France hasn’t benefited in the same way from European integration.  The explanation for its surge in home prices must lie elsewhere.  Indeed, the OECD data (see Chart 1) shows a remarkable similarity between the recent surge in French and US housing prices, and even a similar cycle in housing prices.  

Chart 1: French and US housing price trends compared



French housing prices have actually increased more than US prices.  In France, though, this increase in housing prices has not prompted a surge in residential investment comparable to the surge in the US. This is well illustrated by the below Chart 2

Chart 2: Residential investment and house prices: the supply side

The strong supply response in the US suggests increased concern, given that an overhang of inventory potentially could trigger a bigger price correction in a downturn.  (The same could be said of Spain and Ireland, as securitisation data is on a steep slope in those countries).  Indeed, as Chart 2 of my first contribution showed, the increase in US domestic demand and residential investment associated with home price appreciation was far stronger than in other countries experiencing strong price pressures.  The obvious risk is that both may also respond strongly to a price downturn.

The relatively weak expansion of housing supply in France parallels the relatively weak expansion of supply in the UK.  The most credible explanation seems to be the restrictive zoning that limits new residential investment (supply adjustment) in those places with the most demand for housing. 

However, this may be changing.  In June, the INSEE (the French national statistics institute) published data on new home construction  that showed that 2005 was a vibrant year for French housing.  410.000 new dwellings mushroomed … a figure which was only topped back in 1980. In fact, the 13% increase in home construction puts France at the top of any Euro Area league table – at least in terms of housing growth.   With annual house price growth that still flirts with a 8-9% rise (YoY), new home construction is likely to remain robust in 2006 as well.

A recent announcement by the governor of the Banque de France mentioned signs of slowing house price growth on a monthly basis (-0,54 % for apartments and -0,73 % for houses - MoM). But such assertion seems a “langue de bois” – central banker talk – there is no observable evidence that suggests the durability of this trend, but more a governor willing to reassure investors and house-owners. 

A deeper look into the regulatory aspects of the French housing market seems to well explain the sluggishness of adjustment in supply to the surge in demand. The Robien-Borloo scheme has increased the incentives for house purchases (as it provides tax advantages for home buyers who rent). Moreover, the current tax structure for landowners does not penalize land retention. Both measures pushed prices upwards, and hindered supply side adjustments.

Stiff “urbanism” rules, strong environmental and agricultural protection have kept many areas off limits for housing development, and slowed issuance of construction permits. Moreover an academic paper emphasizes that the rent and construction subsidies offered by the French state during the 1990s fuelled housing price growth.  

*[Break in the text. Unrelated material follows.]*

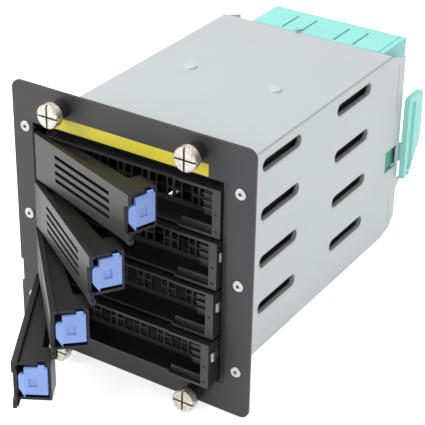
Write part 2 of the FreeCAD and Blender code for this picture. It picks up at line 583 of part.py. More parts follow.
def side_wall(label, side):
    """Zinc-plated side wall with its front flange, air slots and pressed seams."""
    body = new_body(label)
    start = 0 if side > 0 else JOGGLE

    def across(one, other):
        return (one, other) if side > 0 else (-other, -one)

    add(body, "side", *across(WALL_IN, WALL_OUT), side_outline(start))
    step = WALL_IN if side > 0 else MOUTH_LEFT
    if side < 0:
        gauge = size.gauge
        add(body, "top", CAGE_FLOOR, SIDE_TOP,
            polygon((-step - gauge, 0), (-step, 0), (-step, JOGGLE), (-WALL_IN, JOGGLE),
                    (-WALL_IN, JOGGLE + gauge), (-step - gauge, JOGGLE + gauge)))
    left, right = across(step, FLANGE_OUT)
    add(body, "front", 0, size.gauge,
        rectangle(left, right, CAGE_FLOOR + size.flange_rise, SIDE_TOP))
    cut(body, "front", 0, size.gauge, *[circle(x, z, size.rivet_radius + size.rivet_slack)
                                        for x, z in RIVETS if x.value * side > 0])
    cut(body, "side", *across(WALL_IN, WALL_OUT),
        *[obround(y, z, size.slot_half, size.slot_radius) for y, z in SLOTS])
    reach = size.latch_arm_half + size.window_room
    window = TOP_LONG + size.window_in
    cut(body, "side", *across(WALL_IN, WALL_OUT),
        rectangle(window, window + size.window_long, LATCH_ARM_AT - reach, LATCH_ARM_AT + reach))
    seam = TOP_LONG + size.seam_in
    high, low = CAGE_TOP - size.seam_drop, CAGE_FLOOR + size.seam_lift
    cut(body, "side", *across(WALL_OUT - size.seam_deep, WALL_OUT),
        rectangle(seam, seam + size.seam_wide, high - size.seam_long, high),
        rectangle(seam, seam + size.seam_wide, low, low + size.seam_short))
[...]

One other factor may be important.  The above mentioned housing policies have mainly created incentives to address supply at the top end of the housing market. A more effective policy would have focused on removing potential bottlenecks to the supply of social housing.  60% of the French active population have annual incomes inferior to 18.000€, making about ¾ of French households eligible to social housing.

Politicians are currently addressing the home affordability issue by granting zero percent loans, by offering a standardized house for the price of 100.000€ (which turn out to cost 125.000€) and by setting out plans to build 500.000 social housing units by 2009. The issue should have been addressed the other way around - that more social housing should have been built earlier. In fact, already back in 1996, statistics highlighted the fact that the bottom decile of the population was already paying a higher square meter rents than the top decile.  

As is often the case, a key question is whether further regulation and state led intervention on this market will prove to be counterproductive… why not deregulate instead of regulating against previous regulations?

Consequently, despite similar price dynamics, the French housing market remains very different from the American housing market, particularly if we look on the finance and regulatory sides of the story.  

Nonetheless, Chart 1 shows that French housing prices tend to follow US housing prices with a time-lag of two years (Chart 1).   The past is not necessarily a good guide to the future, but if this pattern holds, the French housing market should begin to slow in 2007 or 2008.

Fortunately, as emphasized in my previous contribution, French domestic demand seems to be less sensitive to home price movements than US domestic demand (in part because French credit market as not as well developed). Thus French households are not as strongly exposed to potential drop in house prices as US households are, even if a mix of low interest rates, tight supply (at least in some areas) and speculation has propelled housing market in both countries to the sky.